All communication between clients and server in Data Governor are over HTTPS, meaning that all packets are securely encrypted. Messages sent to the agent are also encrypted using a unique asymmetric decryption algorithm, which means that even if HTTPS wasn’t implemented the messages would still be secured.
If you are running the Agent on Windows, it is required that the agent runs with a user account that has the “Logon as a Service” permission enabled.
On Linux, a user group will be called
dgusers will be created during installation. This group is purely for managing file
permissions in the
/.dgagent/ directory, the user the agent is running as will be added to this group.
Data Governor Online’s Data Migration task allows you to easily move data across different sources and targets, even if they’re not on the same host. A major aspect of Data Migrations and all tasks in Data Governor Online is that none of your data ever passes through our servers, nor is it saved in any form on your tenant database.
This requirement of ensuring client data is never passed through our servers during the data in motion stage of tasks is the reason why you are required to install the Data Governor Agent - as you have full control over where it is installed and can assume that your data is only passing through the server which the agent is hosted on.
With Data Migration in particular, the agent will never save data from the migration. It is pulled from the source and pushed to the target, with the only transmissions to the server being in the form of logs and emitting the result of the task whether it is a success or a failure.
The following diagram provides a visualisation for how data flows in a Data Migration task;
As you can see the blue lines (representing your data being migrated) never leaves the path from the source connection, through the agent and to the target connection. The data transmitted from the agent to the server contains no data from the migration, instead providing helpful status updates on the migration and the job as a whole.
This flow does not change for cloud and on-premises connections, whilst you may also wish to use Azure SQL as a migration source or target the agent will never transmit that data through Data Governor’s Azure SQL Server.
Each Data Governor Online tenant has an associated database with it. For instances where you as a user have multiple tenants, switching between tenants is essentially a case of changing what database your user account is querying.
Data Governor Online has been designed from the ground up to only store data required by Data Governor to operate as expected.
Before detailing how each area of Data Governor is particularly handled in the database, the following pieces of information are standard across all database transactions:
Connections in Data Governor are the foundation for working with a variety of data sources and targets. As the Agent must be able to connect to these sources and targets, connection details are stored in the connections table of the tenant.
This is the only scenario where Data Governor stores data on the tenant that is considered sensitive to the users of the product. To factor this in, additional security considerations are taken when working with connection data.

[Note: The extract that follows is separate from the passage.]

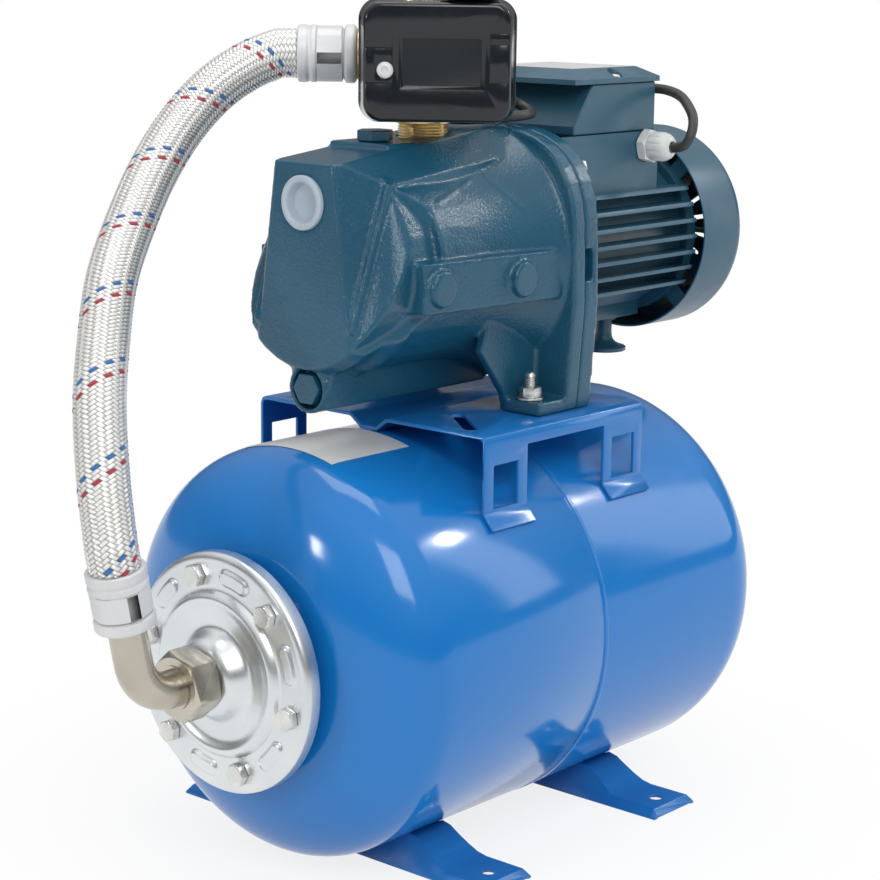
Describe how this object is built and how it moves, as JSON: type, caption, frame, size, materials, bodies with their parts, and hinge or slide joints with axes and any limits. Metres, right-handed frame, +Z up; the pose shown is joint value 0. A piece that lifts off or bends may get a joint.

Usernames and passwords for connections are stored separately from the connection string. Take the following example for an Azure SQL Database below:
In the case of Azure SQL, the username and password would usually be passed into the connection string as
User Id and
respectively. In Data Governor, we do not include the fields in the connection string and instead enter them into the provided inputs
above the connection string editor.
This will store the username and password separately from the connection string. The password field is also treated with extra care, the value for password encrypted with a per-tenant symmetric key (on top of the encryption provided by Azure SQL). The only time this value is decrypted is when it’s sent to the agent for usage in a task, the decrypted value is not stored anywhere and disposed of as soon as the operation is completed.
If you are still not comfortable storing the password in Data Governor’s servers despite the considerations taken, there are a few means of accessing some data sources/targets without providing credentials.
When working with Data Governor tasks, there are plenty of areas where the task has user inputted content that could contain sensitive data.
Data Governor Online cannot protect against sensitive content being included in tasks - it is the responsibility of the user to ensure that tasks do not contain sensitive information.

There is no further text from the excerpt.